The cracks are inevitable in any van Gaal team, and too often at the crucial moment. In his postgame presser, he said two of his players refused to take the first penalty. He declined to name them, calling it "a humiliating question." Humiliating for whom?

As it ended in tears – another World Cup opportunity squandered – one's mind wandered back to a snippet from the autobiography of a more ambitious genius, Zlatan Ibrahimovic. He and van Gaal worked together briefly at Ajax. It didn't go well.

"Van Gaal liked to talk about playing systems," Ibrahimovic sniffed. "He was one of those in the club who referred to the players as numbers. There was a lot of five goes here and six goes there, and I was glad when I could avoid him."

There was the inevitable divorce. Ibrahimovic went elsewhere and become one of the best players alive. His final judgment on the coach: "a pompous ass." Van Gaal stuck with his numbers.
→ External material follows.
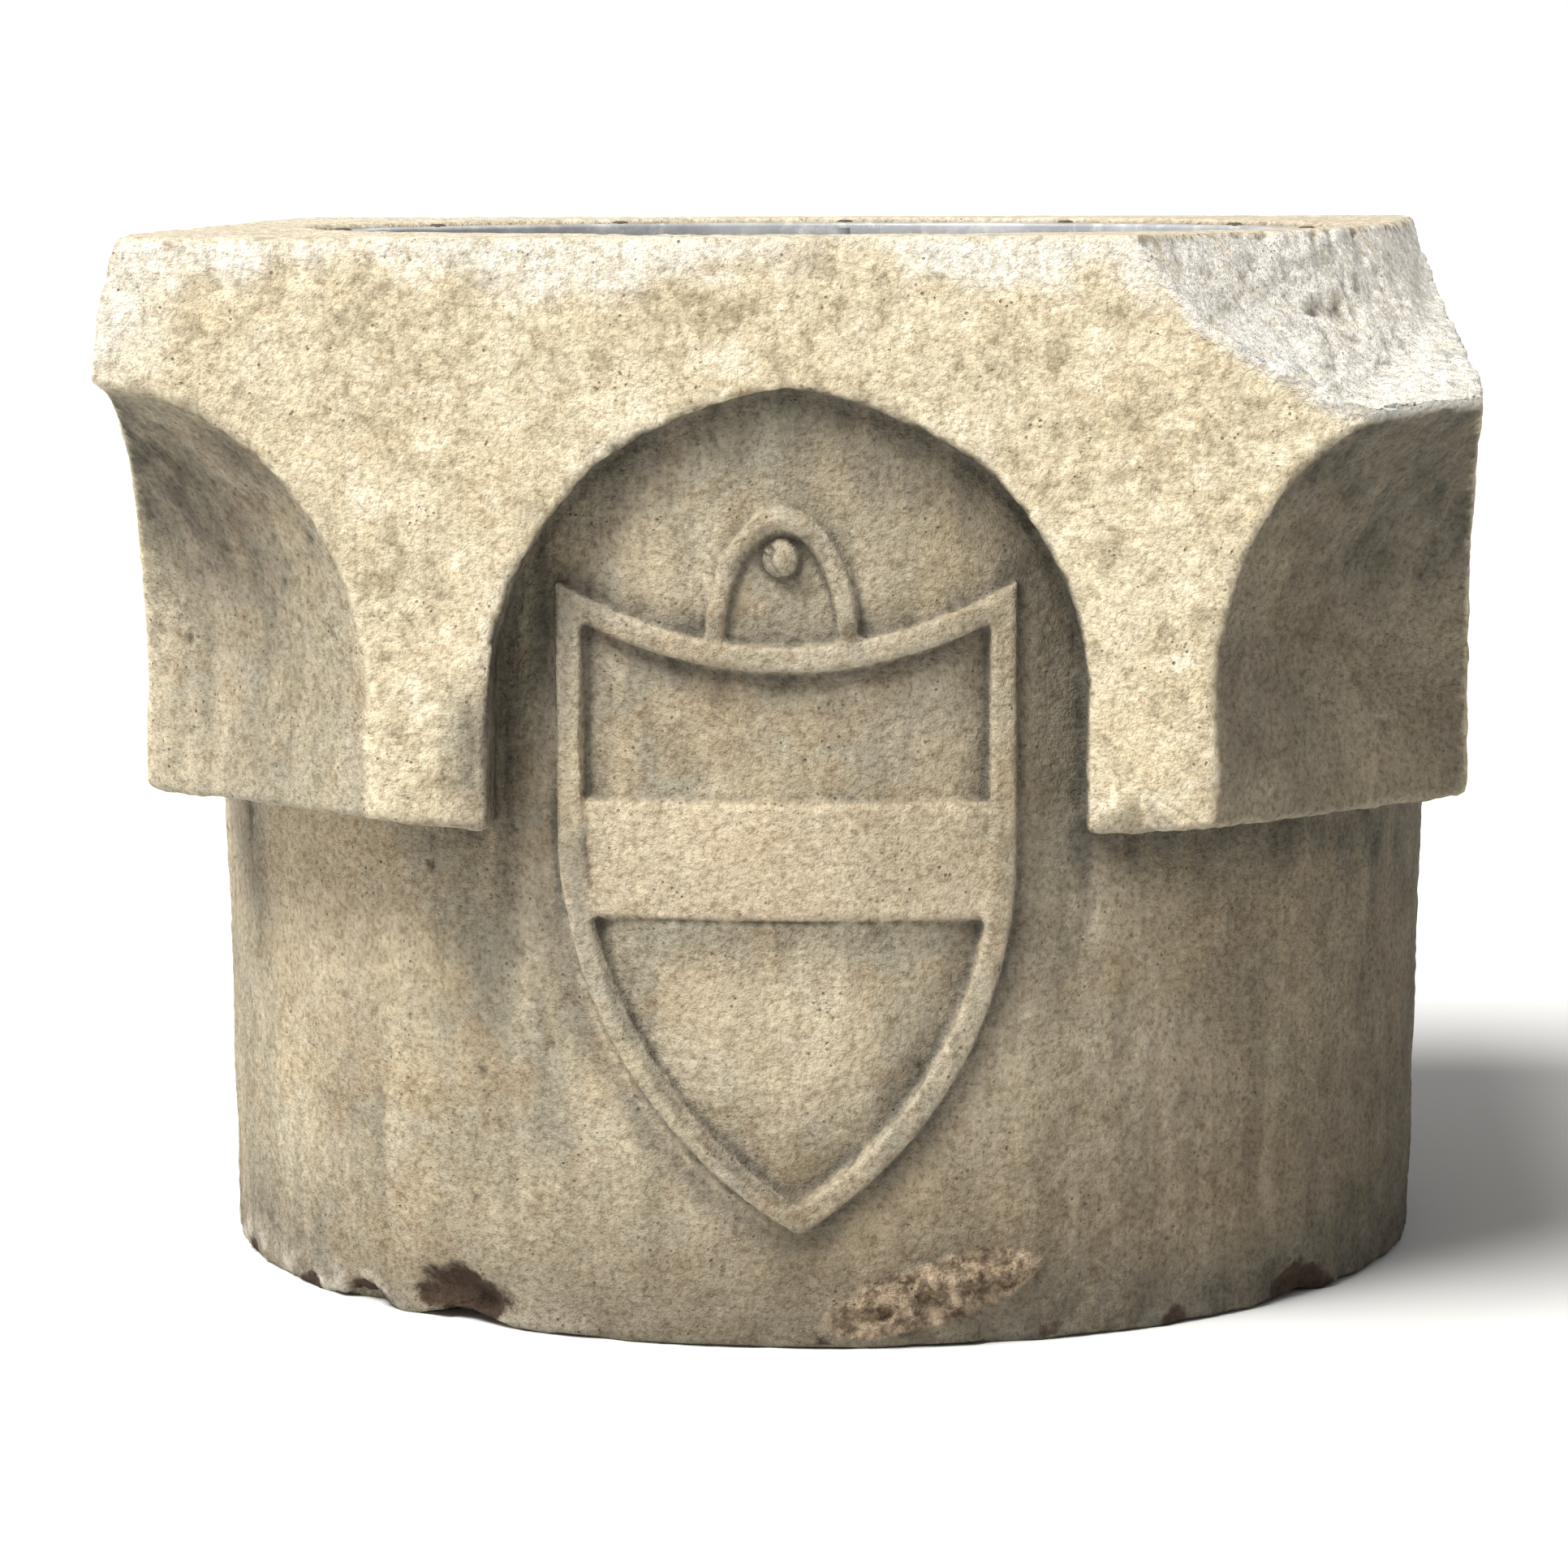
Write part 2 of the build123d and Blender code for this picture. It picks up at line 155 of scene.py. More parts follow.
class Skin:
    """A mesh's vertices, with what it takes to smooth and push them."""

    def __init__(self, mesh):
        self.mesh = mesh
        self.points = np.empty(3 * len(mesh.vertices))
        mesh.vertices.foreach_get("co", self.points)
        self.points = self.points.reshape(-1, 3)
        edges = np.empty(2 * len(mesh.edges), int)
        mesh.edges.foreach_get("vertices", edges)
        self.ends = edges.reshape(-1, 2)
        self.count = np.maximum(np.bincount(edges, minlength=len(self.points)), 1)

    def mean(self, values, rounds=1):
        """Each value becomes the mean of its own and its neighbours'."""
        a, b = self.ends.T
        size = len(self.points)
        values = values.copy()
        columns = [values] if values.ndim == 1 else list(values.T)
        for _ in range(rounds):
            for i, column in enumerate(columns):
                around = np.bincount(a, column[b], size) + np.bincount(b, column[a], size)
                columns[i] = 0.5 * column + 0.5 * around / self.count
        return columns[0] if values.ndim == 1 else np.stack(columns, 1)

    def soften(self, rounds, share):
        self.points += (self.mean(self.points, rounds) - self.points) * share[:, None]

    def write(self):
        self.mesh.vertices.foreach_set("co", self.points.ravel())
        self.mesh.update()

    def normals(self):
        self.write()
        out = np.empty(3 * len(self.points))
        self.mesh.vertex_normals.foreach_get("vector", out)
        return out.reshape(-1, 3)

    def paint(self, name, values):
        layer = self.mesh.attributes.new(name, "FLOAT", "POINT")
        layer.data.foreach_set("value", np.clip(values, 0, 1).astype(np.float32))


# ---------------------------------------------------------------- places on the stone
def arch_gap(u, z):
    """How far inside the niche's pointed outline, negative outside it."""
    shift = ARCH_R - NICHE_HALF
    arch = ARCH_R - np.hypot(u + shift, z - NICHE_SPRING)
    arch -= POINT_FLAT * np.sin(math.pi * np.clip(u / HAUNCH_X, 0, 1))
    return np.where(z > NICHE_SPRING, arch, NICHE_HALF - u)


def hollow_gap(x, y, z):
    """How far out through the hollow's surface under a corner: 0 on it, negative in the stone."""
    lift = np.clip((z - CORNER_SPRING) / CORNER_RISE, 0, 1)
    leg = CORNER_LEG * np.sqrt(1 - lift**2)
    return (np.abs(x) + np.abs(y) - (2 * HALF - leg)) * math.sqrt(0.5)


def shield_gap(x, z):
    """How far inside the shield's outline, seen from the front, negative outside it."""
    across = np.abs(x - SHIELD_X)
    drop = SHIELD_SIDE_Z - SHIELD_TIP_Z
    bow_r = (SHIELD_HALF**2 + drop**2) / (2 * SHIELD_HALF) * 1.02
    flank = bow_r - np.hypot(across + bow_r - SHIELD_HALF, np.minimum(z - SHIELD_SIDE_Z, 0))
    dip = 0.373 + 0.033 * (across / SHIELD_HALF) ** 2
    return np.minimum(flank, dip - z)


def peg_distance(x, z):
    """How far from the peg's middle, seen from the front."""
    return np.hypot(x - PEG_X, z - PEG_Z)


def strap_loop(x, z):
    """1 on the strap's inner edge, less inside the loop, more outside it."""
    return np.hypot((x - STRAP_X) / STRAP_INNER_HALF, (z - STRAP_FOOT) / STRAP_INNER_RISE)


def crust_patch(x, y, z, reach):
    """1 in the middle of the flaking crust, falling to 0 at its border."""
    drift = (x - CRUST_AT[0]) * CRUST_TILT
    return bump_at(np.stack((x, y, z - drift), 1), CRUST_AT, reach)


def over_spall(x, y, z):
    """How far above the broken corner's surface, negative in the whole stone."""
    line = [[np.interp(y, SPALL_Y, [s[i][j] for s in SPALL]) for j in (0, 1)] for i in range(4)]
    height = np.full(len(x), 1.0)
    for (x0, z0), (x1, z1) in zip(line, line[1:]):
        share = (x - x0) / (x1 - x0)
        height = np.where((share >= 0) & (share <= 1), z0 + share * (z1 - z0), height)
    return np.where(y < SPALL_Y[-1], z - height, -1.0)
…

Calling penalties "the most terrible scenario," he seemed to round back on himself on Wednesday night.

"It's simply a matter of luck and we did not lose today," van Gaal shrugged. Well, half right.
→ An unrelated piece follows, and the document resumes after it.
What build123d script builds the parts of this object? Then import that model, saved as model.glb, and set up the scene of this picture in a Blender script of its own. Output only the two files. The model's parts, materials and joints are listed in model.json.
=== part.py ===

What he managed to do here was show so much caution, it amounted to wild risk-taking. That's some trick.

This was the failure of a single ego, rather than that of a team. Van Gaal convinced himself that he could think his way through the problem of Argentina. He forgot to include a crucial variable – that he doesn't get to play.

If the Dutchman has a twinned opposite in soccer history, it's the Irishman Brian Clough. Clough also won European championships and titles as a manager. He also came up from nothing. He was also a supreme egoist. But he never confused the drawing board with the field of play.

"Players lose you games, not tactics," Clough once said. "There's so much crap talked about tactics by people who barely know how to win at dominoes."

In the end, van Gaal ended up rolling dice with himself. It would be easier to forgive if he'd been playing with his own money, instead of using Dutch pride as his currency.